A. Z.: “Time cures everything. At first we went through some very, very difficult years, because apart from murdering my husband, they were still slandering him. Until people began to realize that things were not as rumour had it and then they started to support us. I think most older people realized from the beginning, because they knew Luis and that he would not hurt anyone. Things have been getting better over time”.

L. D.: “Eventually you get over the killing, but just as I can now say that I would like to see some prisoners released; if there were another attack I might just say the opposite and really radically. Thank heavens it’s over now, because hatred is not getting us anywhere. And there’s still a lot of hatred on both sides. Even before it happened to my dad, I had to deliver coffins because of terrorist attacks. The worst part for me was the way people reacted, the fear … I couldn’t understand why people were not more sensitive. People preferred not to say anything in order to protect themselves, but if people had demonstrated whenever there was an attack, it would have been different”.

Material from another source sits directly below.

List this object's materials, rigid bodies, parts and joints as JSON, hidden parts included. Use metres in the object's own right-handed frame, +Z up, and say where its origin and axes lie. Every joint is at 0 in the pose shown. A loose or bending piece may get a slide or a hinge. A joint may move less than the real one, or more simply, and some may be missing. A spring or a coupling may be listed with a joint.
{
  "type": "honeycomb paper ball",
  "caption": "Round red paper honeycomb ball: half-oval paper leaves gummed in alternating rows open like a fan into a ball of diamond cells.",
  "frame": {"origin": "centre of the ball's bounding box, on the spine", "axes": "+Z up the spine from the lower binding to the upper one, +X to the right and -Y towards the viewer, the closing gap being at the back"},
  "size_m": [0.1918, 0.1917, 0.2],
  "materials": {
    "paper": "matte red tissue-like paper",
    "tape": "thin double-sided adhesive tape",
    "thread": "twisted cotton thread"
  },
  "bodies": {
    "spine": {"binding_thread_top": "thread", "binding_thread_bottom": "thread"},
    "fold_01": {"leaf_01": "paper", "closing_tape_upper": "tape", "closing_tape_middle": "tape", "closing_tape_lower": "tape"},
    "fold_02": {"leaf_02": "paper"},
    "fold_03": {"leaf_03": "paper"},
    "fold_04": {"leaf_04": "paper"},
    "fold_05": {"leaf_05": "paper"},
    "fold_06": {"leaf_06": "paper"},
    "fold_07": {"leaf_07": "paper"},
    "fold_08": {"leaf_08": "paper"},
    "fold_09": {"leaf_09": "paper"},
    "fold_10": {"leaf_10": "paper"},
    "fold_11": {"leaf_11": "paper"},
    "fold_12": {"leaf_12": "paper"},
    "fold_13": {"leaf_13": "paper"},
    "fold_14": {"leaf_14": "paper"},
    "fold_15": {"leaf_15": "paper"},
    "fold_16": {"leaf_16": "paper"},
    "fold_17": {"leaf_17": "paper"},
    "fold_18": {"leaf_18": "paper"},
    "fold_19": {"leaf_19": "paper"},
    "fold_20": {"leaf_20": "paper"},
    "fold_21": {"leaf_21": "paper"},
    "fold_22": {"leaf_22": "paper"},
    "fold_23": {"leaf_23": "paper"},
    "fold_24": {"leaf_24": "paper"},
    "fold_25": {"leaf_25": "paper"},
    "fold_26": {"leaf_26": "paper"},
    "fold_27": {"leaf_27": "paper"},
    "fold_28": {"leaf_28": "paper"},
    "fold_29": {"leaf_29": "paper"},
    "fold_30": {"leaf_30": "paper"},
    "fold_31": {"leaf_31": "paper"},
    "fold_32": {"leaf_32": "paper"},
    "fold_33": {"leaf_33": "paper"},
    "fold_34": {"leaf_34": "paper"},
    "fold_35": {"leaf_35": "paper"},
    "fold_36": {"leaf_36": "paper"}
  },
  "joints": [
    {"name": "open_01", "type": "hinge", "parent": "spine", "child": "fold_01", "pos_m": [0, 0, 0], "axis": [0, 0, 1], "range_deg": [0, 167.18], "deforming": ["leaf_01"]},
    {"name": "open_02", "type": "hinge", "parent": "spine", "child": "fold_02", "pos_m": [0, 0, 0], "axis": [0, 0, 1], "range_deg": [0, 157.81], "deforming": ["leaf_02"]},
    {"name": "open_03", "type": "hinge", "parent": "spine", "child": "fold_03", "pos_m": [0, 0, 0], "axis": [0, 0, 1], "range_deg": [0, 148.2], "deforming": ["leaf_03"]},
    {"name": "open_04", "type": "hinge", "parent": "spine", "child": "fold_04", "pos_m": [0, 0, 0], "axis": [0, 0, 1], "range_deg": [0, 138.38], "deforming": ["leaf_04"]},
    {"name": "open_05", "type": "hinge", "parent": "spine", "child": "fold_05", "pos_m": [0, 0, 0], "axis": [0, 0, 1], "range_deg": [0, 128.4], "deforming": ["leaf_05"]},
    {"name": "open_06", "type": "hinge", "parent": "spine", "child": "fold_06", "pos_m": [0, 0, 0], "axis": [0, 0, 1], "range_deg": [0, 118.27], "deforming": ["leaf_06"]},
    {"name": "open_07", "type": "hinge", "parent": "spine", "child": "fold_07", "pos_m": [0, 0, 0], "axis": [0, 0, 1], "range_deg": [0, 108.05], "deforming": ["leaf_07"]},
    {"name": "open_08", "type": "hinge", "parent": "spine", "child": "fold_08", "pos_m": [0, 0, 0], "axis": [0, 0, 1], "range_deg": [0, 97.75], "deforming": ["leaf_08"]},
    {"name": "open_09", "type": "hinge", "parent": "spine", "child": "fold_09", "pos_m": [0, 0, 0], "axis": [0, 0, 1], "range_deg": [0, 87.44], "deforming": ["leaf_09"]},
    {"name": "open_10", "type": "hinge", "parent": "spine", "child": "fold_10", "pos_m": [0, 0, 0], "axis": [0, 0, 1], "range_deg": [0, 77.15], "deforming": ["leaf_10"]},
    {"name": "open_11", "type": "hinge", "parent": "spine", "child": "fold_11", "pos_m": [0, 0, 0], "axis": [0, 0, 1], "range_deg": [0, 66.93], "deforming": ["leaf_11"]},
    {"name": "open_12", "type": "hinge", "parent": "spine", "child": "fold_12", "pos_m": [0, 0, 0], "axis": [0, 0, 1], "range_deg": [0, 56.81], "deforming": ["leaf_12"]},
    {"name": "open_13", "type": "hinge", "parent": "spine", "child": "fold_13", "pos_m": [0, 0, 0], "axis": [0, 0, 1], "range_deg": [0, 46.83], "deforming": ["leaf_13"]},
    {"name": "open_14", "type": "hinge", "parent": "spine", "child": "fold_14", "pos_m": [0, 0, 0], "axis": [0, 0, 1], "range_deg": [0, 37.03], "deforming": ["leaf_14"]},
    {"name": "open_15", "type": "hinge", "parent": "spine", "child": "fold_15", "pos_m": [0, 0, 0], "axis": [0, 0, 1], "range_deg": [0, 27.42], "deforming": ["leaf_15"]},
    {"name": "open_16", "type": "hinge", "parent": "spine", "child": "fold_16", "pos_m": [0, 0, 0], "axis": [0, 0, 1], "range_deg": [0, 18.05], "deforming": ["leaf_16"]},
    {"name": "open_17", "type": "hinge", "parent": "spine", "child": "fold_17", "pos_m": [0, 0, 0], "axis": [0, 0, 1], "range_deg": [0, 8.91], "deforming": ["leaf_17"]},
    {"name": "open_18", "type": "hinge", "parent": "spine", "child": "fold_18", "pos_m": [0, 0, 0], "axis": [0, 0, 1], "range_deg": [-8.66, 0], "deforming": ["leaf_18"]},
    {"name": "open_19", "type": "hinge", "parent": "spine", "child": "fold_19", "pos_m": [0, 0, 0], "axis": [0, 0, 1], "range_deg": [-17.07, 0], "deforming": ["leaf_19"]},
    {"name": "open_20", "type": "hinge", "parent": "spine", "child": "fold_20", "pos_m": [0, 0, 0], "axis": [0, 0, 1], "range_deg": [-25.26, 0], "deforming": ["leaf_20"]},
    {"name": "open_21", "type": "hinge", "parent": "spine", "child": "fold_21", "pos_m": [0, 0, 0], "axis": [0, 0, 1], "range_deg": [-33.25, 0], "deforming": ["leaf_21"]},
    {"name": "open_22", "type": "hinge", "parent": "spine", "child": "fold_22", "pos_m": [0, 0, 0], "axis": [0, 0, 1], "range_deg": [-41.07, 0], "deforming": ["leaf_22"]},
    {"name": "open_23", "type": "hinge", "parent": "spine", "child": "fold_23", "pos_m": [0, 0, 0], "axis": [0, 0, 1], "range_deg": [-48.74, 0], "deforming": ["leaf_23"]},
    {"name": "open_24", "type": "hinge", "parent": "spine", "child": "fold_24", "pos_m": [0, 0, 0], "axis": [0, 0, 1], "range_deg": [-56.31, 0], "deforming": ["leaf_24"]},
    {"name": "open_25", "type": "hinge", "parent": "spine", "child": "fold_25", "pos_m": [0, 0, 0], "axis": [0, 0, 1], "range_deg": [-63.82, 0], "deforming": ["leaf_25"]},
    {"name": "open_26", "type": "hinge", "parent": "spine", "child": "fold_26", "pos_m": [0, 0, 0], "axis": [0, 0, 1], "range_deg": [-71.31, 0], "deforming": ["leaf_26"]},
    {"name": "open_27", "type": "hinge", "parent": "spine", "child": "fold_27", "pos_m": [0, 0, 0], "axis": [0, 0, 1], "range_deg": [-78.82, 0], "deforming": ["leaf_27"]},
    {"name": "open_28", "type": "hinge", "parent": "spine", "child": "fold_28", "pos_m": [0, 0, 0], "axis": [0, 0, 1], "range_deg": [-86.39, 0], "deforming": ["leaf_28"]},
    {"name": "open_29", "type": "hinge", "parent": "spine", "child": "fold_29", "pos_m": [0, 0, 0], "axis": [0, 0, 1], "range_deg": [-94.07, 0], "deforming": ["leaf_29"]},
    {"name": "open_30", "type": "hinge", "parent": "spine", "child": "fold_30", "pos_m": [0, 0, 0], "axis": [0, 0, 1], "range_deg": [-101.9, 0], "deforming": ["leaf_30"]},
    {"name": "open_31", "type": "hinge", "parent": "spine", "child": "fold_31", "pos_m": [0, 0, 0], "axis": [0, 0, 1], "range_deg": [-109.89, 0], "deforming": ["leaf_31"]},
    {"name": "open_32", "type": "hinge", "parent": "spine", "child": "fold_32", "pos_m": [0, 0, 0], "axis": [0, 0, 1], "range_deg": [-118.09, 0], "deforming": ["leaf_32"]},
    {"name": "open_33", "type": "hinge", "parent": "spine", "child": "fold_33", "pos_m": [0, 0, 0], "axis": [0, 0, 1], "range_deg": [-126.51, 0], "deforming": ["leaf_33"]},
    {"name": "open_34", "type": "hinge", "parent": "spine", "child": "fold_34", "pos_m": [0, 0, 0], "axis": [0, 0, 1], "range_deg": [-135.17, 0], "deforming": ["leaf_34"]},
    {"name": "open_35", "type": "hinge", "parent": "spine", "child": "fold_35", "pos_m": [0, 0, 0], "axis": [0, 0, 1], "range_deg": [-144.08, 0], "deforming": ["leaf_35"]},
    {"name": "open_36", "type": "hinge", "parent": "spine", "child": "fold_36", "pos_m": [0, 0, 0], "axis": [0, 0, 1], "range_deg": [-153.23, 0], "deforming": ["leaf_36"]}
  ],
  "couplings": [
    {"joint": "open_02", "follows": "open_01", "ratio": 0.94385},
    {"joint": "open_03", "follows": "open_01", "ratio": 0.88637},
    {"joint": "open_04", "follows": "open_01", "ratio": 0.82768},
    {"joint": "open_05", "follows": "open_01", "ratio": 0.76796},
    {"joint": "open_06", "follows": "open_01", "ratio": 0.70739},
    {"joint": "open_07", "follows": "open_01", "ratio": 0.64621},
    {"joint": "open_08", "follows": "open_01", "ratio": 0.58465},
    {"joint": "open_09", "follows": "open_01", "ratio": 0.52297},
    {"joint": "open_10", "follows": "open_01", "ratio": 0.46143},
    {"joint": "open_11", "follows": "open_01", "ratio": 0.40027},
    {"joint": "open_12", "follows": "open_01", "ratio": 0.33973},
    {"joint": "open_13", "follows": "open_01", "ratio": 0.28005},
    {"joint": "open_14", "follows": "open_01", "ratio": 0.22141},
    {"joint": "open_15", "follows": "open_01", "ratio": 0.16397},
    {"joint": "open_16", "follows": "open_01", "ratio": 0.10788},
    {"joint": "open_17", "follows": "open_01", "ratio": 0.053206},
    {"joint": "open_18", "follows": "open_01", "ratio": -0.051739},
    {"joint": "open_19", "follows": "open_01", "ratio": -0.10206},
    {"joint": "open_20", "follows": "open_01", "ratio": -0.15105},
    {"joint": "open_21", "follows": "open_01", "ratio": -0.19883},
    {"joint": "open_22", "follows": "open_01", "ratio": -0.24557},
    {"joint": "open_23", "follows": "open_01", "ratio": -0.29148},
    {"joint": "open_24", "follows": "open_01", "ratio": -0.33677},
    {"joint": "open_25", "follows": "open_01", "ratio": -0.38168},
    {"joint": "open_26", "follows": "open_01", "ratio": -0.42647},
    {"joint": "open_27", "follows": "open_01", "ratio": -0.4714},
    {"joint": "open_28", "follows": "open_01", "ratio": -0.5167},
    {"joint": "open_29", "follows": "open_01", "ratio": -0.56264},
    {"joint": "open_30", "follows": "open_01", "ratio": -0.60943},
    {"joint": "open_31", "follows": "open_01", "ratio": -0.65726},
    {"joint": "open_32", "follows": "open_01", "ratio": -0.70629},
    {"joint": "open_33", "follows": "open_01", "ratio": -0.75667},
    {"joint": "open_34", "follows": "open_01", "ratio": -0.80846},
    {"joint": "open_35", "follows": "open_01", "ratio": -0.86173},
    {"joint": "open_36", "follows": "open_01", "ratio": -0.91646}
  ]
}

“Sometimes I would also think that I was to blame in part because I refused to keep quiet. Before the threat, I would speak to people in the street and confront them by asking whether we were animals or what”.

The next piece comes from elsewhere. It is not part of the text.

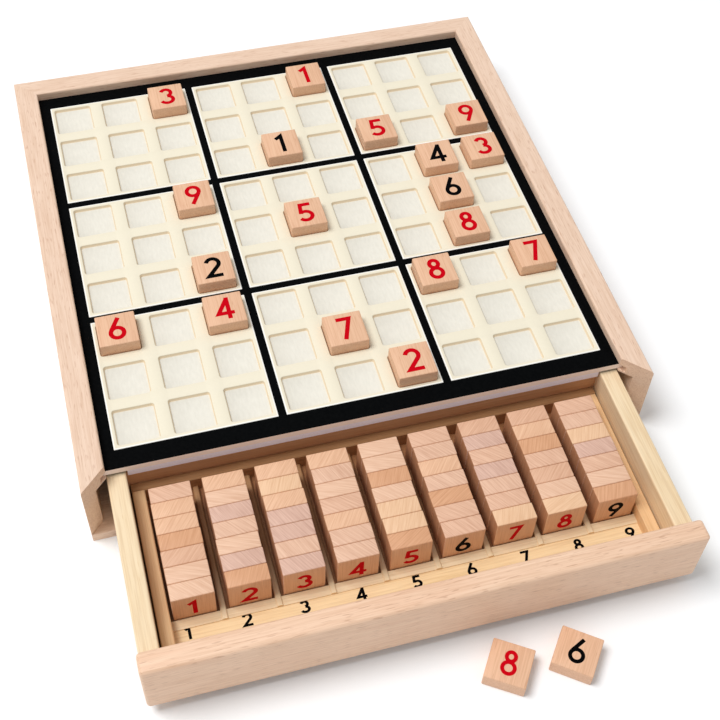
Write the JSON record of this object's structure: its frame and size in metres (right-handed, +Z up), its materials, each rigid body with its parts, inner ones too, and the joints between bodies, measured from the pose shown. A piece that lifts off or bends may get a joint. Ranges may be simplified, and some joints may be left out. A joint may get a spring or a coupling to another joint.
{
  "type": "sudoku board",
  "caption": "Wooden number-puzzle board: a mitred case holds a black panel of blocks of shallow cells with number tiles, over a sliding drawer of sorted spare tiles.",
  "frame": {"origin": "centre of the case's underside, where it rests on the table", "axes": "+X to the right, +Y from the drawer to the back of the case, +Z up"},
  "size_m": [0.306, 0.4549, 0.0479],
  "materials": {
    "case_wood": "smooth satin beech",
    "panel_wood": "plain plywood",
    "backing_white": "white-faced board",
    "black_panel": "satin black paint",
    "cell_block_cream": "cream paint, cells greyish white",
    "drawer_wood": "pale satin wood",
    "label_wood": "pale satin wood with printed numbers",
    "tile_wood": "smooth beech",
    "number_red": "red printed number",
    "number_black": "black printed number"
  },
  "bodies": {
    "case": {"left_rail": "case_wood", "right_rail": "case_wood", "back_rail": "case_wood", "base_panel": "panel_wood", "grid_frame": "black_panel", "backing_board": "backing_white", "cell_block_1": "cell_block_cream", "cell_block_2": "cell_block_cream", "cell_block_3": "cell_block_cream", "cell_block_4": "cell_block_cream", "cell_block_5": "cell_block_cream", "cell_block_6": "cell_block_cream", "cell_block_7": "cell_block_cream", "cell_block_8": "cell_block_cream", "cell_block_9": "cell_block_cream"},
    "drawer": {"drawer_front": "case_wood", "drawer_left_side": "drawer_wood", "drawer_right_side": "drawer_wood", "drawer_back": "drawer_wood", "drawer_floor": "panel_wood", "tray_left_rail": "drawer_wood", "tray_right_rail": "drawer_wood", "tray_back_rail": "drawer_wood", "tray_front_band": "drawer_wood", "label_strip": "label_wood", "tray_dividers": "drawer_wood"},
    "board_tile_r1_c3": {"tile_row1_column3_red_3": "tile_wood"},
    "board_tile_r1_c6": {"tile_row1_column6_red_1": "tile_wood"},
    "board_tile_r3_c5": {"tile_row3_column5_black_1": "tile_wood"},
    "board_tile_r3_c7": {"tile_row3_column7_red_5": "tile_wood"},
    "board_tile_r3_c9": {"tile_row3_column9_red_9": "tile_wood"},
    "board_tile_r4_c3": {"tile_row4_column3_red_9": "tile_wood"},
    "board_tile_r4_c8": {"tile_row4_column8_black_4": "tile_wood"},
    "board_tile_r4_c9": {"tile_row4_column9_red_3": "tile_wood"},
    "board_tile_r5_c5": {"tile_row5_column5_red_5": "tile_wood"},
    "board_tile_r5_c8": {"tile_row5_column8_black_6": "tile_wood"},
    "board_tile_r6_c3": {"tile_row6_column3_black_2": "tile_wood"},
    "board_tile_r6_c8": {"tile_row6_column8_red_8": "tile_wood"},
    "board_tile_r7_c1": {"tile_row7_column1_red_6": "tile_wood"},
    "board_tile_r7_c3": {"tile_row7_column3_red_4": "tile_wood"},
    "board_tile_r7_c7": {"tile_row7_column7_red_8": "tile_wood"},
    "board_tile_r7_c9": {"tile_row7_column9_red_7": "tile_wood"},
    "board_tile_r8_c5": {"tile_row8_column5_red_7": "tile_wood"},
    "board_tile_r9_c6": {"tile_row9_column6_red_2": "tile_wood"},
    "stack_1": {"spare_tiles_1": "tile_wood"},
    "stack_2": {"spare_tiles_2": "tile_wood"},
    "stack_3": {"spare_tiles_3": "tile_wood"},
    "stack_4": {"spare_tiles_4": "tile_wood"},
    "stack_5": {"spare_tiles_5": "tile_wood"},
    "stack_6": {"spare_tiles_6": "tile_wood"},
    "stack_7": {"spare_tiles_7": "tile_wood"},
    "stack_8": {"spare_tiles_8": "tile_wood"},
    "stack_9": {"spare_tiles_9": "tile_wood"},
    "loose_red_8": {"loose_tile_red_8": "tile_wood"},
    "loose_black_6": {"loose_tile_black_6": "tile_wood"}
  },
  "joints": [
    {"name": "drawer_slide", "type": "slide", "parent": "case", "child": "drawer", "axis": [0, -1, 0], "range_m": [-0.1, 0.007]},
    {"name": "lift_tile_r1_c3", "type": "slide", "parent": "case", "child": "board_tile_r1_c3", "axis": [0, 0, 1], "range_m": [0, 0.015]},
    {"name": "lift_tile_r1_c6", "type": "slide", "parent": "case", "child": "board_tile_r1_c6", "axis": [0, 0, 1], "range_m": [0, 0.015]},
    {"name": "lift_tile_r3_c5", "type": "slide", "parent": "case", "child": "board_tile_r3_c5", "axis": [0, 0, 1], "range_m": [0, 0.015]},
    {"name": "lift_tile_r3_c7", "type": "slide", "parent": "case", "child": "board_tile_r3_c7", "axis": [0, 0, 1], "range_m": [0, 0.015]},
    {"name": "lift_tile_r3_c9", "type": "slide", "parent": "case", "child": "board_tile_r3_c9", "axis": [0, 0, 1], "range_m": [0, 0.015]},
    {"name": "lift_tile_r4_c3", "type": "slide", "parent": "case", "child": "board_tile_r4_c3", "axis": [0, 0, 1], "range_m": [0, 0.015]},
    {"name": "lift_tile_r4_c8", "type": "slide", "parent": "case", "child": "board_tile_r4_c8", "axis": [0, 0, 1], "range_m": [0, 0.015]},
    {"name": "lift_tile_r4_c9", "type": "slide", "parent": "case", "child": "board_tile_r4_c9", "axis": [0, 0, 1], "range_m": [0, 0.015]},
    {"name": "lift_tile_r5_c5", "type": "slide", "parent": "case", "child": "board_tile_r5_c5", "axis": [0, 0, 1], "range_m": [0, 0.015]},
    {"name": "lift_tile_r5_c8", "type": "slide", "parent": "case", "child": "board_tile_r5_c8", "axis": [0, 0, 1], "range_m": [0, 0.015]},
    {"name": "lift_tile_r6_c3", "type": "slide", "parent": "case", "child": "board_tile_r6_c3", "axis": [0, 0, 1], "range_m": [0, 0.015]},
    {"name": "lift_tile_r6_c8", "type": "slide", "parent": "case", "child": "board_tile_r6_c8", "axis": [0, 0, 1], "range_m": [0, 0.015]},
    {"name": "lift_tile_r7_c1", "type": "slide", "parent": "case", "child": "board_tile_r7_c1", "axis": [0, 0, 1], "range_m": [0, 0.015]},
    {"name": "lift_tile_r7_c3", "type": "slide", "parent": "case", "child": "board_tile_r7_c3", "axis": [0, 0, 1], "range_m": [0, 0.015]},
    {"name": "lift_tile_r7_c7", "type": "slide", "parent": "case", "child": "board_tile_r7_c7", "axis": [0, 0, 1], "range_m": [0, 0.015]},
    {"name": "lift_tile_r7_c9", "type": "slide", "parent": "case", "child": "board_tile_r7_c9", "axis": [0, 0, 1], "range_m": [0, 0.015]},
    {"name": "lift_tile_r8_c5", "type": "slide", "parent": "case", "child": "board_tile_r8_c5", "axis": [0, 0, 1], "range_m": [0, 0.015]},
    {"name": "lift_tile_r9_c6", "type": "slide", "parent": "case", "child": "board_tile_r9_c6", "axis": [0, 0, 1], "range_m": [0, 0.015]},
    {"name": "lift_stack_1", "type": "slide", "parent": "drawer", "child": "stack_1", "axis": [0, 0, 1], "range_m": [0, 0.026]},
    {"name": "lift_stack_2", "type": "slide", "parent": "drawer", "child": "stack_2", "axis": [0, 0, 1], "range_m": [0, 0.026]},
    {"name": "lift_stack_3", "type": "slide", "parent": "drawer", "child": "stack_3", "axis": [0, 0, 1], "range_m": [0, 0.026]},
    {"name": "lift_stack_4", "type": "slide", "parent": "drawer", "child": "stack_4", "axis": [0, 0, 1], "range_m": [0, 0.026]},
    {"name": "lift_stack_5", "type": "slide", "parent": "drawer", "child": "stack_5", "axis": [0, 0, 1], "range_m": [0, 0.026]},
    {"name": "lift_stack_6", "type": "slide", "parent": "drawer", "child": "stack_6", "axis": [0, 0, 1], "range_m": [0, 0.026]},
    {"name": "lift_stack_7", "type": "slide", "parent": "drawer", "child": "stack_7", "axis": [0, 0, 1], "range_m": [0, 0.026]},
    {"name": "lift_stack_8", "type": "slide", "parent": "drawer", "child": "stack_8", "axis": [0, 0, 1], "range_m": [0, 0.026]},
    {"name": "lift_stack_9", "type": "slide", "parent": "drawer", "child": "stack_9", "axis": [0, 0, 1], "range_m": [0, 0.026]},
    {"name": "lift_loose_red_8", "type": "slide", "parent": "case", "child": "loose_red_8", "axis": [0, 0, 1], "range_m": [0, 0.015]},
    {"name": "lift_loose_black_6", "type": "slide", "parent": "case", "child": "loose_black_6", "axis": [0, 0, 1], "range_m": [0, 0.015]}
  ]
}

A. Z.: “Luis never spoke about politics. In those days, on the feast of All Saints or during the Aberri Eguna (Basque Fatherland Day) he would open the cemetery at 6 in the morning. He also saw people distributing leaflets when that was forbidden, but he never said anything to anyone but me. On another occasion, we were driving along and we came across a car accident, and it turned out that they had ETA propaganda and he said nothing about it. They put it in our car so that when the Civil Guard arrived, they wouldn’t find it”.

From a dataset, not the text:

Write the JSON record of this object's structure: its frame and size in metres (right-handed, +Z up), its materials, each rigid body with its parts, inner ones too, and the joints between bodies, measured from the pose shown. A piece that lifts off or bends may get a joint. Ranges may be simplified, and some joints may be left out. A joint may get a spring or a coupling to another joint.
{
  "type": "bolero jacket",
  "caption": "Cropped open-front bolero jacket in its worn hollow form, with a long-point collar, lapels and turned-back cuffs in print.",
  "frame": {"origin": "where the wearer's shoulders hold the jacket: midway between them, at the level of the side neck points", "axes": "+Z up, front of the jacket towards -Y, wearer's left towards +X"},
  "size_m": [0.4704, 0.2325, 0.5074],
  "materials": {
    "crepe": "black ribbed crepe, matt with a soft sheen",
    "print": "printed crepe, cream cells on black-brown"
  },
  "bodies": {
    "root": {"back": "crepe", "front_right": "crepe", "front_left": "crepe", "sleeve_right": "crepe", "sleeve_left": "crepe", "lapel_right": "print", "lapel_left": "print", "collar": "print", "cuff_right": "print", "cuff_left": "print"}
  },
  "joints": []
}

L. D.: “When someone came up to me to tell me something about my father, I asked them who had been arrested in Bergara that warranted such an opinion. If my father had told the Civil Guard something, someone would have been arrested. But there were no arrests, nothing. There were some after his murder, because someone had done it. Although I don’t care who they were. As I have said in interviews; I’m not interested in the name of the person who murdered my father because, in the end, it was people’s words that killed him. It would have been one terrorist or another”.

“Leaving Bergara has never crossed our minds. It’s a small town and depending who you meet you can detect looks, gestures … If you’re angry and you see these things, you get angrier. For example, I didn’t go to the Gesto por la Paz (Gesture for Peace) demonstrations that were held at the pelota courts every Friday. I heard that some kids from here had gone looking for someone I knew and then attacked him. Since then I have been to all of them. We had a banner calling for peace, and sometimes had to endure insults. We could see them opposite use and we had to put up with it”.

A. Z.: “You can’t live full of hatred. I deal with many people who see things in a different way, but all that is required is for them to respect me and for me to respect them”.